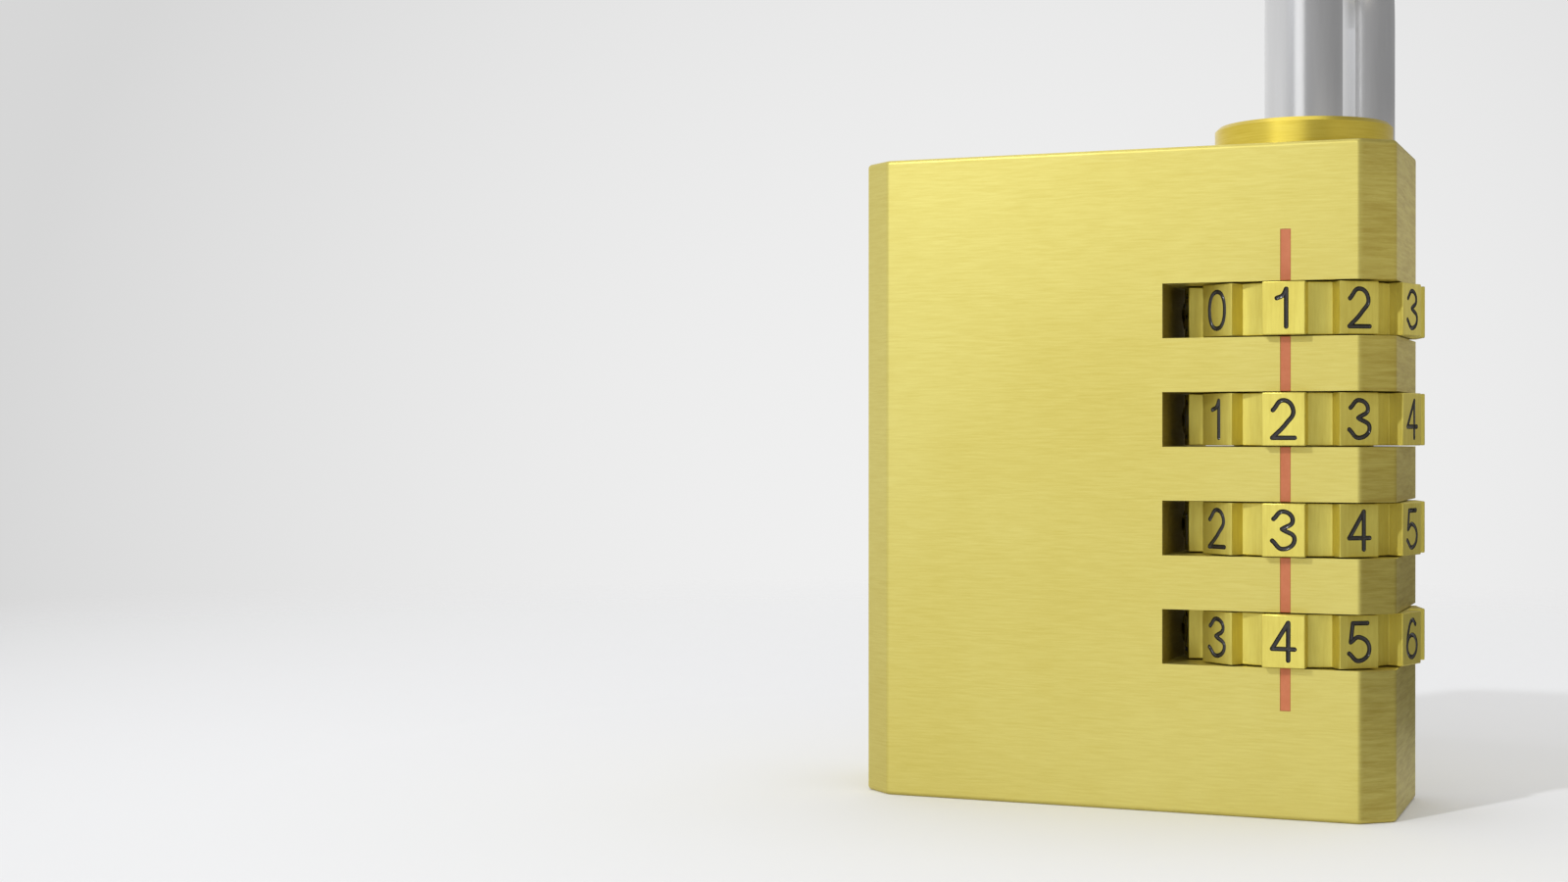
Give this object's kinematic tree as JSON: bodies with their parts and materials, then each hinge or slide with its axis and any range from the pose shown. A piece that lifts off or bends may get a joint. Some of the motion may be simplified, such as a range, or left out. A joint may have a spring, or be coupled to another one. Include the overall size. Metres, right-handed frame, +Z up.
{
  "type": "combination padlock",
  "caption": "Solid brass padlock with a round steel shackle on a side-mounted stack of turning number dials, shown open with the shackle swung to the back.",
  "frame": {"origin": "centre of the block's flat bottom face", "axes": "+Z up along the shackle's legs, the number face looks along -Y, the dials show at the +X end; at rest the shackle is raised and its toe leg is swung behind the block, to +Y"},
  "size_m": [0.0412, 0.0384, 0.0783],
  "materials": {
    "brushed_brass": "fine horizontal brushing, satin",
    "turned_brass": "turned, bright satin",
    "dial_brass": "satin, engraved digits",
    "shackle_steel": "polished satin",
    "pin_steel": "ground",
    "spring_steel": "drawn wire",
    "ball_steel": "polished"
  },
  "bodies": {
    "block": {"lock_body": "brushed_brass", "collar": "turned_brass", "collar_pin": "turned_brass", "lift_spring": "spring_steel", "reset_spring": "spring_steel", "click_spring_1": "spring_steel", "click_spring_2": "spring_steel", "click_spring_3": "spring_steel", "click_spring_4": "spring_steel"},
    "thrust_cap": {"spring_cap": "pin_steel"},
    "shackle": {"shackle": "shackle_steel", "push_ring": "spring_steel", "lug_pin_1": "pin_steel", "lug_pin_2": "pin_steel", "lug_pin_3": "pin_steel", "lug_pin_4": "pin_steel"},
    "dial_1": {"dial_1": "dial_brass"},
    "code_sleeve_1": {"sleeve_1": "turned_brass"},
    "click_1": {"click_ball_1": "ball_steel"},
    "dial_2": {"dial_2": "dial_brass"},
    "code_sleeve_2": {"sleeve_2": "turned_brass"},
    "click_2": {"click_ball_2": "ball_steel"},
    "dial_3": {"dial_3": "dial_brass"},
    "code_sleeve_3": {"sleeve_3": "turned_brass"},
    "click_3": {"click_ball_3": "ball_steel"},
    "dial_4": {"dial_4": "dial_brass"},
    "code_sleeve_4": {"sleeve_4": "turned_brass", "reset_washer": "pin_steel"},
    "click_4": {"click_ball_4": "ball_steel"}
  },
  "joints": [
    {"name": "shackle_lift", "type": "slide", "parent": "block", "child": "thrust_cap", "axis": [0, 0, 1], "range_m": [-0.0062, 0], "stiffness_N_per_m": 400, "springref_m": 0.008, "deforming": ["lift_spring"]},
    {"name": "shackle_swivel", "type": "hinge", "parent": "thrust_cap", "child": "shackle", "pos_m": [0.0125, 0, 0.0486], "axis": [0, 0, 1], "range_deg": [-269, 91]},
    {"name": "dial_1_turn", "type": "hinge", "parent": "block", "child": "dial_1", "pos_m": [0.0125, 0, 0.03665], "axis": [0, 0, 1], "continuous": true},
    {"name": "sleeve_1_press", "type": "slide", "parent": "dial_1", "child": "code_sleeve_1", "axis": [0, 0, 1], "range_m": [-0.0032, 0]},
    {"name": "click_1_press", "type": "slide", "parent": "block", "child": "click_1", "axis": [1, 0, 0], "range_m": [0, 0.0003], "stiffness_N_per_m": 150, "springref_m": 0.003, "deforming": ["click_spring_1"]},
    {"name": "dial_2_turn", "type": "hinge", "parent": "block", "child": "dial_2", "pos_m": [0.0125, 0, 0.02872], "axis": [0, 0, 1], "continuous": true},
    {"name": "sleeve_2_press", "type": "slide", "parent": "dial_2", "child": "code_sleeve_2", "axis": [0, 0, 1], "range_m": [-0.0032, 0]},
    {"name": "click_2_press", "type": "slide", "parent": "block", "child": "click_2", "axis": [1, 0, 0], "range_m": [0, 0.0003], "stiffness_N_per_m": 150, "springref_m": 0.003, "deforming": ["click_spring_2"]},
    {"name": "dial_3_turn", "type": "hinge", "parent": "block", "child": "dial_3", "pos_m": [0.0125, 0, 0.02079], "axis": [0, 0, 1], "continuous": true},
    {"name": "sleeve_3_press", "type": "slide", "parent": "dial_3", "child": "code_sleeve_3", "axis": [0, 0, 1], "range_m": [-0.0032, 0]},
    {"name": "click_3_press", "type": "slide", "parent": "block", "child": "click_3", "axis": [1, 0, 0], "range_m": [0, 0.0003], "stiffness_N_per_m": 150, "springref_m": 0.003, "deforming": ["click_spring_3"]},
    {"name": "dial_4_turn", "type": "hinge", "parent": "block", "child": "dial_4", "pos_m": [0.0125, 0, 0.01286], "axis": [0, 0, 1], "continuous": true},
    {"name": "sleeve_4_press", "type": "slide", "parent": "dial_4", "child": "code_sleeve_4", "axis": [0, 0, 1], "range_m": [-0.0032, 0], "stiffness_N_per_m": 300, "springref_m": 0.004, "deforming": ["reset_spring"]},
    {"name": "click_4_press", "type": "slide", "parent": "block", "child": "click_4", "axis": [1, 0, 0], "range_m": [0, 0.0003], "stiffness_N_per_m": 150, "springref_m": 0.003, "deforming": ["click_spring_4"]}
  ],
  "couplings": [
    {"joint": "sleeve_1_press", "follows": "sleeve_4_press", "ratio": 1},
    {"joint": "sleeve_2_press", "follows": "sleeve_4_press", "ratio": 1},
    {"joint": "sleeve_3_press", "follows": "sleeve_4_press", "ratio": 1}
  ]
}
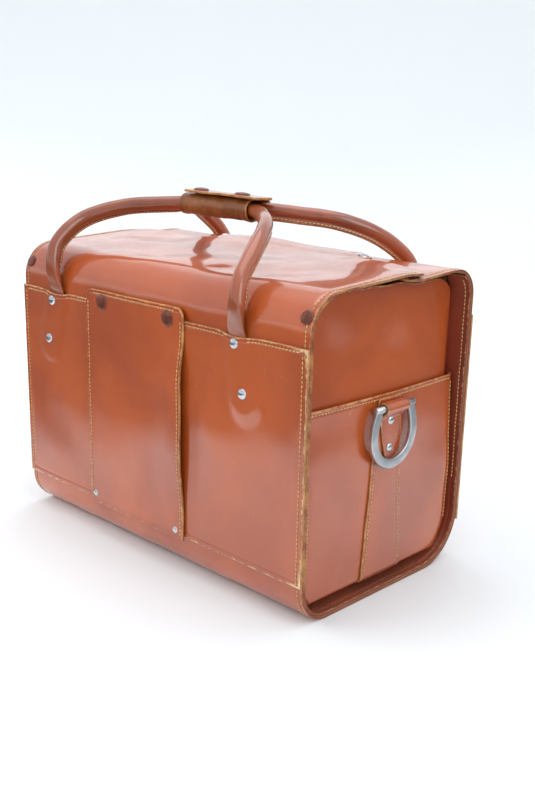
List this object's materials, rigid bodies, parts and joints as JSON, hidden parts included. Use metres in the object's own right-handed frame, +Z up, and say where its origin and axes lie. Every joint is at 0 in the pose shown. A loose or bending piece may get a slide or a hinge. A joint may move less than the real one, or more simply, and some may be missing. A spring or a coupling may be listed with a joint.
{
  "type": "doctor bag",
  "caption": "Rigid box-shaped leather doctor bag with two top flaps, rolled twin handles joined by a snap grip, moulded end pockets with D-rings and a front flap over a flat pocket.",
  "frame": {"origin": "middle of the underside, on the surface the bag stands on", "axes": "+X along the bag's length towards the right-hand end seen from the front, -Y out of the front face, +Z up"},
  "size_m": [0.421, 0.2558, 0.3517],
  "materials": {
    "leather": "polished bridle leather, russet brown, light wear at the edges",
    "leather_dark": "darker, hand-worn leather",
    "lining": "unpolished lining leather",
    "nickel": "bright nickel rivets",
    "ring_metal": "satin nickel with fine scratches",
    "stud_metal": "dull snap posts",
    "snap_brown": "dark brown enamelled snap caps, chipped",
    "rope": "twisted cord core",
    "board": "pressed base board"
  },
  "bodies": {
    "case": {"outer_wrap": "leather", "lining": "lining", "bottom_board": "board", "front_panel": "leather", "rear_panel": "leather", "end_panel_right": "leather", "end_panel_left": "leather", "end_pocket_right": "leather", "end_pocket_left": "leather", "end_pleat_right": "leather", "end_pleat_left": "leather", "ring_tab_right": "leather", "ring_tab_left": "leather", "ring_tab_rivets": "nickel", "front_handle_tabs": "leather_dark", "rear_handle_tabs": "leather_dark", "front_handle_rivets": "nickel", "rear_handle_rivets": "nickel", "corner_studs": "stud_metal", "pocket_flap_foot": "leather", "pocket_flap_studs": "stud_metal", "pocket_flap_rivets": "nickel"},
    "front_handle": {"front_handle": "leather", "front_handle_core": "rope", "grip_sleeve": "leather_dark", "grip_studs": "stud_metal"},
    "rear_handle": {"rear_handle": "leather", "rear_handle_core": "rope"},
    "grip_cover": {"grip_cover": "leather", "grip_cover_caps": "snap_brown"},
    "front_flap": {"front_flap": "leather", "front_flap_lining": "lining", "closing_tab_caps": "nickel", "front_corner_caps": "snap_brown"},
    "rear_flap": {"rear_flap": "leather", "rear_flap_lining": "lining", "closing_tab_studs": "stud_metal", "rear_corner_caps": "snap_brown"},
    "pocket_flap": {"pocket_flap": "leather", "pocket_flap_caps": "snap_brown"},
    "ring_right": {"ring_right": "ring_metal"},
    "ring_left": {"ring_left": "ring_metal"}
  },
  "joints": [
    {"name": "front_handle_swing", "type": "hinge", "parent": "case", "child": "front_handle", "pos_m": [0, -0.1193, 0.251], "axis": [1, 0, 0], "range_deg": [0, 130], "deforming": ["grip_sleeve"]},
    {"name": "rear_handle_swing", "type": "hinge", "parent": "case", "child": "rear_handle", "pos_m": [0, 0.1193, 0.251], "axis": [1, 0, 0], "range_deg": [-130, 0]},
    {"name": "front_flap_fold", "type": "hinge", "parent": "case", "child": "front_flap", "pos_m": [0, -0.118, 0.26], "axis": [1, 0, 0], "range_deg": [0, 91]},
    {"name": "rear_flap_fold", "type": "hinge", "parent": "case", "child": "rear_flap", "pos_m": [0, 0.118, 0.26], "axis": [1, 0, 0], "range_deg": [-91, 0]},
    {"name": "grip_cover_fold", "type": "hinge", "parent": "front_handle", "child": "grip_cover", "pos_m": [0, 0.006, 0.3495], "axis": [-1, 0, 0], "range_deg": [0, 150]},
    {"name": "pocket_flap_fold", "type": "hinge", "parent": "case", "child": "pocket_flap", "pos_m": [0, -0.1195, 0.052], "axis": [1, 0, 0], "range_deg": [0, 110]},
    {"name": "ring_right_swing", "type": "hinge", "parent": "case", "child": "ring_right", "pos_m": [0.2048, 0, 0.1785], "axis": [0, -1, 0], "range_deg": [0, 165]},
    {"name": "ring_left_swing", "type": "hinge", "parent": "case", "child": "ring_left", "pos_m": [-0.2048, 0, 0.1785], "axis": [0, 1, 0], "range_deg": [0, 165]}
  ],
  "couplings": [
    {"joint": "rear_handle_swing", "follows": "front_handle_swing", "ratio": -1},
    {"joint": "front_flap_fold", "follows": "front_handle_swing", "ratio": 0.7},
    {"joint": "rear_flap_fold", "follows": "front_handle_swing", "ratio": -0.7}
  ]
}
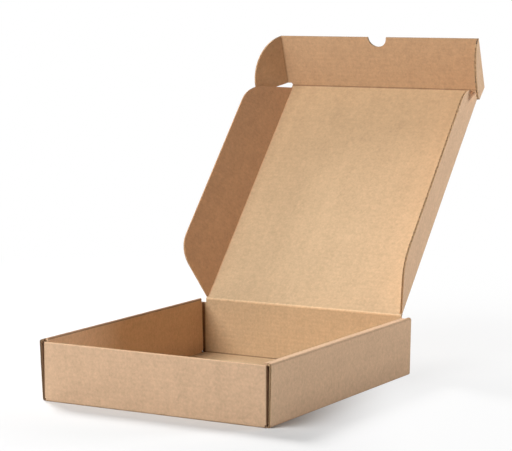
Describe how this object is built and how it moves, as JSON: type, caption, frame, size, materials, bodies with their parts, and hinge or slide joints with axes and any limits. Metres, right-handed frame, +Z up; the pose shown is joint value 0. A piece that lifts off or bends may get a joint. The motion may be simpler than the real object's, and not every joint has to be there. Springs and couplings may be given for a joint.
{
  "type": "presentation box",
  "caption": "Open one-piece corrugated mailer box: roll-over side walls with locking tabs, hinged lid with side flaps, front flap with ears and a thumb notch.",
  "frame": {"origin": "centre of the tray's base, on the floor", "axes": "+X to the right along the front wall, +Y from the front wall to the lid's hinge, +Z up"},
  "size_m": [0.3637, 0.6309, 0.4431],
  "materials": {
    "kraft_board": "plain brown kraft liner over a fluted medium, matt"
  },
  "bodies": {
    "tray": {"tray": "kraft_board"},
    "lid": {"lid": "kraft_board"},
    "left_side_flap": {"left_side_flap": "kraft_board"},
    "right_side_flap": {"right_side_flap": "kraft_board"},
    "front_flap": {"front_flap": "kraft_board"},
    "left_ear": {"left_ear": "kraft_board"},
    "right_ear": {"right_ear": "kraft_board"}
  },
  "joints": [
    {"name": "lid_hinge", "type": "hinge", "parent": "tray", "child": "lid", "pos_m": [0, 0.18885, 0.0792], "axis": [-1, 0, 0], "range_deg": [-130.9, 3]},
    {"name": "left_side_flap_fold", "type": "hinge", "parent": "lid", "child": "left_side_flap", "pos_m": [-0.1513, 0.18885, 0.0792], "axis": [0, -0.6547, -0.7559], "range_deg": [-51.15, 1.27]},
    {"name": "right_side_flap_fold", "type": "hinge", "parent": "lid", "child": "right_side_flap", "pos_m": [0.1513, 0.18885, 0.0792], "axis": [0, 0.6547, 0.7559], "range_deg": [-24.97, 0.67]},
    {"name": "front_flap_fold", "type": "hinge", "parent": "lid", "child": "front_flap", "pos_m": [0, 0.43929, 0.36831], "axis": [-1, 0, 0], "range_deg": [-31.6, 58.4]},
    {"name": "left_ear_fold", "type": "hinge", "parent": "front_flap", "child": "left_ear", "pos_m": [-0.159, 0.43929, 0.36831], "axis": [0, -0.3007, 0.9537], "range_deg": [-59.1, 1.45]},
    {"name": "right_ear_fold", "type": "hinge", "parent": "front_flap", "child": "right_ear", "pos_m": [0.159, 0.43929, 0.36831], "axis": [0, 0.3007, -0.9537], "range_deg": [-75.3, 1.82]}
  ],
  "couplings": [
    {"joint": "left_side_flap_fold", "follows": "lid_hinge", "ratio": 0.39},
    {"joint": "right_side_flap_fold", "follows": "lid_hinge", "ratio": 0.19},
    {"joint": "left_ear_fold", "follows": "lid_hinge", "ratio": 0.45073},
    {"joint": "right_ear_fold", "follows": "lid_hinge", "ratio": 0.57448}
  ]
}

********

## INSTRUCTION
Note each line of the entries that has "from" in it, and copy those lines.

## EXERCISE ANSWER
Give this object's kinematic tree as JSON: bodies with their parts and materials, then each hinge or slide with its axis and any range from the pose shown. A piece that lifts off or bends may get a joint. Some of the motion may be simplified, such as a range, or left out. A joint may have a spring, or be coupled to another one. Include the overall size. Metres, right-handed frame, +Z up.
  "frame": {"origin": "middle of the underside, on the surface the bag stands on", "axes": "+X along the bag's length towards the right-hand end seen from the front, -Y out of the front face, +Z up"},
  "frame": {"origin": "centre of the tray's base, on the floor", "axes": "+X to the right along the front wall, +Y from the front wall to the lid's hinge, +Z up"},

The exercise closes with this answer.